Posted: June 03, 2009, 7:37 AM by Yoni Goldstein

Can we be good without god?

This may become a defining question for our time. University of Lethbridge sociologist Reginald Bibby's has written a new book, The Emerging Millennials, which, while clear on the unprecedented rise of atheism, seems to suggest two irreconcilable answers to this fundamental question. 
 
Bibby polled Canadians on the significance they placed on certain key values, and found that believers rated as more important values like forgiveness, patience and trust. But at the same time, he found that teenagers - the demographic group that has witnessed the highest rise in non-belief since 1984, from 12% to 32% - are increasingly less permissive and more mature regarding issues like alcohol and drug use, smoking or sex .
 
The question then becomes: Is the rise of atheism among youngsters going to lead to civil anarchy, or are we actually improving? As Bibby himself said: "The thing that really surprised me were the positive results that point to the fact that we're making a lot of progress with teens."

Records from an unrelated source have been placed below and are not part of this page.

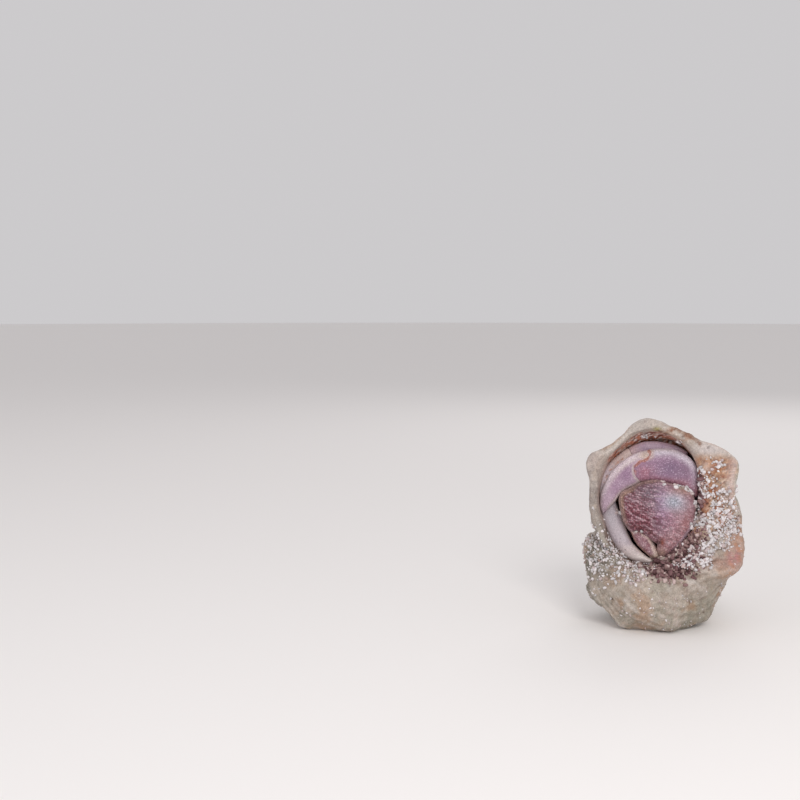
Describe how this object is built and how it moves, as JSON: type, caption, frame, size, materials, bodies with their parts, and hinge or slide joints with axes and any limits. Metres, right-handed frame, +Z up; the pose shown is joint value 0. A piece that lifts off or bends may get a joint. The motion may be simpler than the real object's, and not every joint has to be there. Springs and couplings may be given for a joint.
{
  "type": "hermit crab",
  "caption": "Still, life-size land hermit crab withdrawn into a worn, knobbly snail shell, its swollen left claw and folded legs closing the mouth.",
  "frame": {"origin": "on the floor, under the middle of the part's box", "axes": "+Z up, -Y out of the mouth of the shell towards the viewer, +X to the viewer's right"},
  "size_m": [0.0413, 0.0363, 0.0549],
  "materials": {
    "shell": "worn, chalky, stained",
    "claw_plate": "satin cuticle with pale-tipped grains",
    "leg_plate": "satin cuticle",
    "pale_leg_plate": "satin cuticle",
    "carapace": "satin cuticle",
    "soft_skin": "soft, moist skin",
    "eye": "glossy",
    "sand_grains": "matt coral sand"
  },
  "bodies": {
    "root": {"shell": "shell", "left_claw_palm": "claw_plate", "left_claw_finger": "claw_plate", "left_leg3_propodus": "leg_plate", "left_leg3_dactyl": "leg_plate", "left_leg2_propodus": "leg_plate", "left_leg2_dactyl": "pale_leg_plate", "left_claw_wrist": "claw_plate", "left_claw_arm": "claw_plate", "left_leg3_carpus": "leg_plate", "left_leg3_merus": "leg_plate", "left_leg2_carpus": "leg_plate", "left_leg2_merus": "leg_plate", "right_leg3_merus": "leg_plate", "right_leg3_carpus": "leg_plate", "right_leg3_propodus": "leg_plate", "right_leg3_dactyl": "leg_plate", "right_leg2_merus": "leg_plate", "right_leg2_carpus": "leg_plate", "right_leg2_propodus": "leg_plate", "right_leg2_dactyl": "leg_plate", "right_claw_arm": "claw_plate", "right_claw_wrist": "claw_plate", "right_claw_palm": "claw_plate", "right_claw_finger": "claw_plate", "mouthparts": "carapace", "left_eyestalk": "carapace", "left_eye": "eye", "right_eyestalk": "carapace", "right_eye": "eye", "left_antenna": "carapace", "left_antennule": "carapace", "right_antenna": "carapace", "right_antennule": "carapace", "shield": "carapace", "rear_carapace": "soft_skin", "abdomen_front": "soft_skin", "abdomen_middle": "soft_skin", "abdomen_rear": "soft_skin", "tail_fan": "carapace", "left_leg4": "soft_skin", "left_leg5": "soft_skin", "right_leg5": "soft_skin", "right_leg4": "soft_skin"}
  },
  "joints": []
}
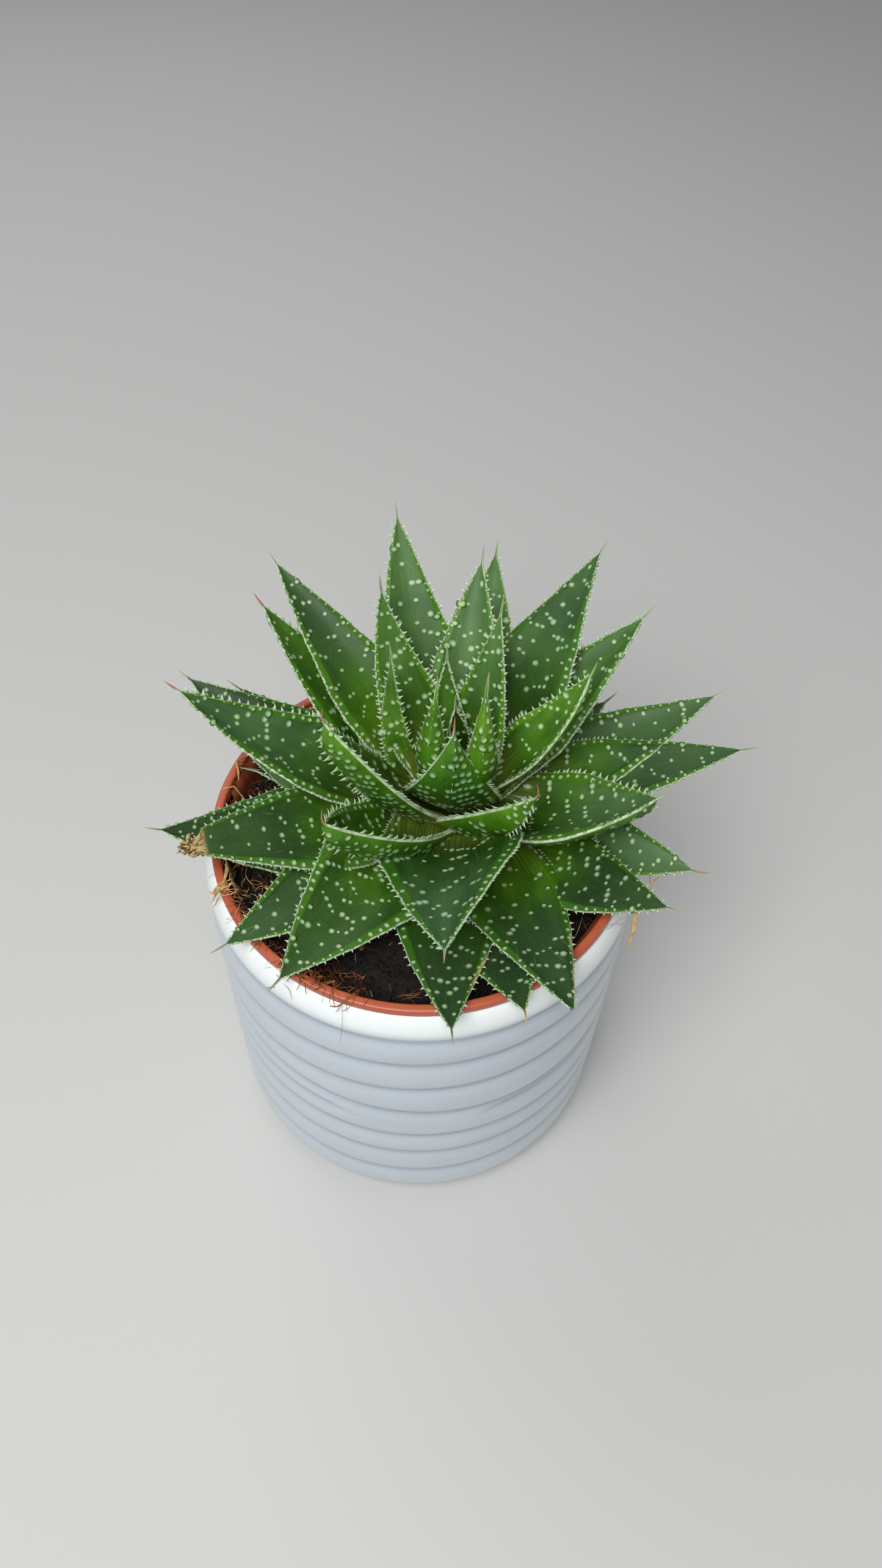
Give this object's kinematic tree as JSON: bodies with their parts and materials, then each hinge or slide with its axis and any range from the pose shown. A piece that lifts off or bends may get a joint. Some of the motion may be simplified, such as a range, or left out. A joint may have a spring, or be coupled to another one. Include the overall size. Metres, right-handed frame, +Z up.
{
  "type": "potted lace aloe",
  "caption": "Lace aloe rosette of thick, pale-spotted, toothed leaves in peat, in a terracotta-coloured nursery pot that hangs by its rim in a white glazed cover pot.",
  "frame": {"origin": "on the axis of the pots, at the flat underside of the cover pot", "axes": "+Z up along the axis of the pots; -Y towards the viewer of the picture; +X to the viewer's right"},
  "size_m": [0.1714, 0.1491, 0.1897],
  "materials": {
    "glazed_ceramic": "gloss",
    "terracotta_plastic": "satin",
    "peat": "matte",
    "stem_tissue": "matte",
    "leaf_tissue": "satin"
  },
  "bodies": {
    "root": {"cover_pot": "glazed_ceramic", "grow_pot": "terracotta_plastic", "soil": "peat", "stem": "stem_tissue", "leaf_01": "leaf_tissue", "leaf_02": "leaf_tissue", "leaf_03": "leaf_tissue", "leaf_04": "leaf_tissue", "leaf_05": "leaf_tissue", "leaf_06": "leaf_tissue", "leaf_07": "leaf_tissue", "leaf_08": "leaf_tissue", "leaf_09": "leaf_tissue", "leaf_10": "leaf_tissue", "leaf_11": "leaf_tissue", "leaf_12": "leaf_tissue", "leaf_13": "leaf_tissue", "leaf_14": "leaf_tissue", "leaf_15": "leaf_tissue", "leaf_16": "leaf_tissue", "leaf_17": "leaf_tissue", "leaf_18": "leaf_tissue", "leaf_19": "leaf_tissue", "leaf_20": "leaf_tissue", "leaf_21": "leaf_tissue", "leaf_22": "leaf_tissue", "leaf_23": "leaf_tissue", "leaf_24": "leaf_tissue", "leaf_25": "leaf_tissue", "leaf_26": "leaf_tissue", "leaf_27": "leaf_tissue", "leaf_28": "leaf_tissue", "leaf_29": "leaf_tissue", "leaf_30": "leaf_tissue", "leaf_31": "leaf_tissue", "leaf_32": "leaf_tissue", "leaf_33": "leaf_tissue", "leaf_34": "leaf_tissue", "leaf_35": "leaf_tissue", "leaf_36": "leaf_tissue", "leaf_37": "leaf_tissue", "leaf_38": "leaf_tissue", "leaf_39": "leaf_tissue", "leaf_40": "leaf_tissue", "leaf_41": "leaf_tissue", "leaf_42": "leaf_tissue"}
  },
  "joints": []
}
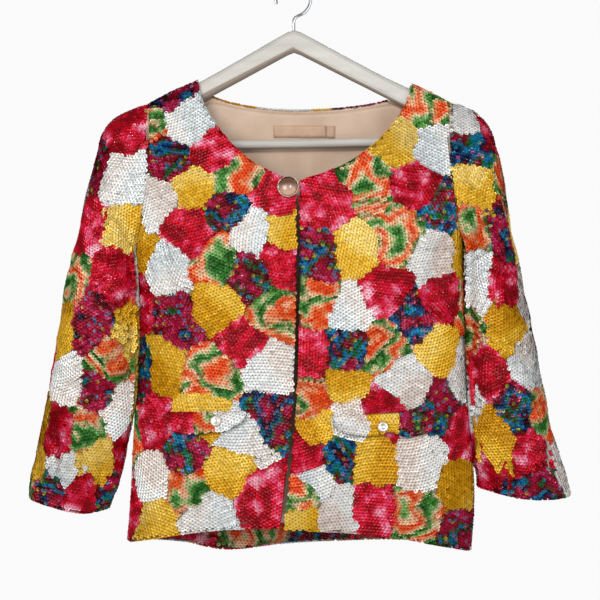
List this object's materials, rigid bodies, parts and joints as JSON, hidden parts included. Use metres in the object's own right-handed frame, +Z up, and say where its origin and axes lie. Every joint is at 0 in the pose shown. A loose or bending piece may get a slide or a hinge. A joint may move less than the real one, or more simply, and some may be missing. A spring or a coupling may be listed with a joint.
{
  "type": "sequined jacket on a hanger",
  "caption": "Cropped collarless open-front jacket with three-quarter sleeves and pocket flaps, covered in patches of sequins, hung on a wooden hanger.",
  "frame": {"origin": "the point where a rail touches the inside of the hanger's hook, at the top of its arc", "axes": "+Z up, the front faces -Y, the wearer's right side is at -X"},
  "size_m": [0.679, 0.0995, 0.7221],
  "materials": {
    "sequined_cloth": "cloth covered in small cup sequins, yellow, white, pink, red and green",
    "lining_satin": "beige satin",
    "label_tape": "bare woven tape",
    "painted_wood": "white paint, satin",
    "steel": "bright wire",
    "gilt_metal": "polished",
    "glass_stone": "milky beige, polished",
    "pearl": "pearl"
  },
  "bodies": {
    "root": {"front_right": "sequined_cloth", "front_left": "sequined_cloth", "back": "sequined_cloth", "sleeve_right": "sequined_cloth", "sleeve_left": "sequined_cloth", "pocket_flap_right": "sequined_cloth", "pocket_flap_left": "sequined_cloth", "pocket_button_right": "pearl", "pocket_button_left": "pearl", "neck_button_setting": "gilt_metal", "neck_button_stone": "glass_stone", "back_lining": "lining_satin", "neck_label": "label_tape", "size_tab": "label_tape", "hanger_arms": "painted_wood", "trouser_bar": "painted_wood", "hook": "steel"}
  },
  "joints": []
}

To reconcile these two patterns, let me suggest that actions speak louder than words. As unlikely as it sounds, perhaps those polled do not live up to their own high standards. A person can claim to be any number of things; televangelists, for example, would certainly score high on Prof. Bibby's test of values.
 
When comparing the values of an atheist to those of a believer, one must bear in mind just which values we are talking about. Many, including Bibby, who claim religious upbringing is necessary to guarantee social values consistently choose exclusively biblical values on which to base their statements.

Kindness, politeness and courtesy are important, but so are social justice, equality, freedom of expression, accountability and commitment to democracy. These are the sorts of secular values I would wager atheists would score high on. But they are rarely used for such comparisons. 
 
Instead of wondering where society would find its ethical moorings in the absence of religion, the more interesting question is where our youth are already finding such alternatives and how they can be encouraged.  As church membership fades, society should grant the same funding opportunities to secular and humanistic community groups who can fill the void in a way that ignores religious differences.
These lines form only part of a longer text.